Research Subjects: Biographies

Jean-Baptiste Jules Bernadotte, King of Sweden and Norway, Marshal (1804)

(Born Pau, 1763 - Died, 1844)


Bernadotte, Marshal of the Empire (1804), and king of Sweden and Norway (1818-1844), existed well before Bonaparte. He was one of the generals who could claim to be a rival to the future Emperor. Lastly, he was the only one of Napoleon's close relations to obtain success strictly on his own. He is the ancestor of several monarchs today, not only in Sweden, but also in Norway, Luxembourg, Belgium and Denmark.

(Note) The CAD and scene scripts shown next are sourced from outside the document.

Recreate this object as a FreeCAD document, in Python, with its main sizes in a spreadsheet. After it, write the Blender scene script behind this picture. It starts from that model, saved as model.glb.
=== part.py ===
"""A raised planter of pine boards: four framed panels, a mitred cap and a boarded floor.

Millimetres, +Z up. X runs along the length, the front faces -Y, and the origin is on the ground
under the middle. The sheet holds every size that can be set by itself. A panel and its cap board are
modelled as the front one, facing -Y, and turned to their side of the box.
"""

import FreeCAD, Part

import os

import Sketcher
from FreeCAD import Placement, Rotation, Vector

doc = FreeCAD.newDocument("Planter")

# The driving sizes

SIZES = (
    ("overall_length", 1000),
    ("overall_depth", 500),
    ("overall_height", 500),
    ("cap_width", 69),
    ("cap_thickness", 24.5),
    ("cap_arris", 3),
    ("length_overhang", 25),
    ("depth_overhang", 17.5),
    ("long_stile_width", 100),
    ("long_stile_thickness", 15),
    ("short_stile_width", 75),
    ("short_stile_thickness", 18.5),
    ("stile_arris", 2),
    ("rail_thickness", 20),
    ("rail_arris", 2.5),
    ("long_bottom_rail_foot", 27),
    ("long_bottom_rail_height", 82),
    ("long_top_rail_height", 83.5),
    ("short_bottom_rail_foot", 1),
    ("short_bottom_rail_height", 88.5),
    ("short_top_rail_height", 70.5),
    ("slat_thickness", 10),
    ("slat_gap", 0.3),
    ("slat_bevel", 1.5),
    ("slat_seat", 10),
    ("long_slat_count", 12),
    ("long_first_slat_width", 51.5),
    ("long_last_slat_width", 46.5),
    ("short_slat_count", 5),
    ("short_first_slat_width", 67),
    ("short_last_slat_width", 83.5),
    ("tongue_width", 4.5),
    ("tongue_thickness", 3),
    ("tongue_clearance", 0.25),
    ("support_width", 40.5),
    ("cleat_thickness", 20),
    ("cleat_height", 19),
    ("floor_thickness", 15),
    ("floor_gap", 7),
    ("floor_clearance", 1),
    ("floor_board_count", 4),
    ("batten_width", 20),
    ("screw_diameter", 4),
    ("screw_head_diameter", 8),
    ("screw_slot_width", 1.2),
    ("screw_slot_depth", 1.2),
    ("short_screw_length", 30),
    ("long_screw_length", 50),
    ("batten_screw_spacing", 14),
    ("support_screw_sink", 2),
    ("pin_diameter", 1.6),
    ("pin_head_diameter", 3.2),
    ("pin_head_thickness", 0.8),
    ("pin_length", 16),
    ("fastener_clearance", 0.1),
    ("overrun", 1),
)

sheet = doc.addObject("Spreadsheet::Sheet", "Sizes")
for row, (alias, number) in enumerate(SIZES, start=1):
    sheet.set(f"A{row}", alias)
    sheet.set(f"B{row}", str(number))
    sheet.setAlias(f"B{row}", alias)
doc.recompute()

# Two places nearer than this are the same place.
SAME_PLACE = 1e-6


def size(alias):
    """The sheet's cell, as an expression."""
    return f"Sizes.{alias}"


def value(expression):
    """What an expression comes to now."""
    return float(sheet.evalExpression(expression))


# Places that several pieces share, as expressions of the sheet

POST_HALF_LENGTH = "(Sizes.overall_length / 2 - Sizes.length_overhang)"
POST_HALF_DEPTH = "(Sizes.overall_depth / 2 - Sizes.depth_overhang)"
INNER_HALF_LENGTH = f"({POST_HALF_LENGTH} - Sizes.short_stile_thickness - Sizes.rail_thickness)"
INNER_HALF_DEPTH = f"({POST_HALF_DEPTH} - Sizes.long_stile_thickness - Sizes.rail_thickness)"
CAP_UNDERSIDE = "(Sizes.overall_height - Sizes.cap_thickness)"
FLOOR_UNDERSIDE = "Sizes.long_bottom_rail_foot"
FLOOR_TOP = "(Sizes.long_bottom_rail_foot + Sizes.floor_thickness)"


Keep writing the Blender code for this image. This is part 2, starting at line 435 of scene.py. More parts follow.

The son of a Pau tailor made an astonishing rise to power. At a young age, Bernadotte first enlisted in the royal armies and then in the revolutionary armies. General by 1794, he left the Army of the Rhine to lend his support to Bonaparte in Italy in 1797. He was asked to take the enemy flags to the Directory. After a brief mission as ambassador to Vienna, he became minister of War under the Directory, from July to September 1799.

Bernadotte would never be an unwavering Bonaparte supporter. He refused to take part in the 18-Brumaire coup d'état, and thus earned the reputation of being a radical Jacobin. As commander of the Army of the West, his name was linked to what was called the "butter pot" conspiracy (since the anti-Bonaparte leaflets circulated in these pots). Then he married Désirée Clary, Bonaparte's ex-fiancée, thus becoming brother-in-law to Joseph Bonaparte, married to Julie Clary since 1794.

Nonetheless, he was named marshal in 1804 and prince of Pontecorvo two years later, even though he played a minor role in major battles. During the two simultaneous battles at Auerstädt and Jena, he was apparently long in bringing up reinforcements. Napoleon did not hold this against him, probably because of the Emperor's past relationship with Désirée Clary.

While pursuing the remains of the Prussian army after the battle, Bernadotte made contacts with Swedes taken prisoner at Lübeck. This proved to be an important step, since on August 21, 1810, undoubtedly because of the relations he had formed with the prisoners, he was elected crown prince of Sweden by the Öretro States General. The Swedes hoped to have a ruler who would have Napoleon's approval. The Emperor did not support Bernadotte but did not oppose him either. The new prince himself "became" completely Swedish: he renounced Catholicism and took the affairs of the kingdom to heart.

Some wondered if he would become a traitor. In 1812, he drew closer to Russia and entered a coalition against France in 1813. His army beat Oudinot at Grossberen and Ney at Dennewitz. Though he may have coveted the French throne as it was said he did not obtain it; however the Treaty of Kiel on January 14, 1814 granted him the throne of Norway. On February 5, 1818, he took the name Charles XIV, King of Sweden and Norway. The dynasty he founded still reigns in Sweden.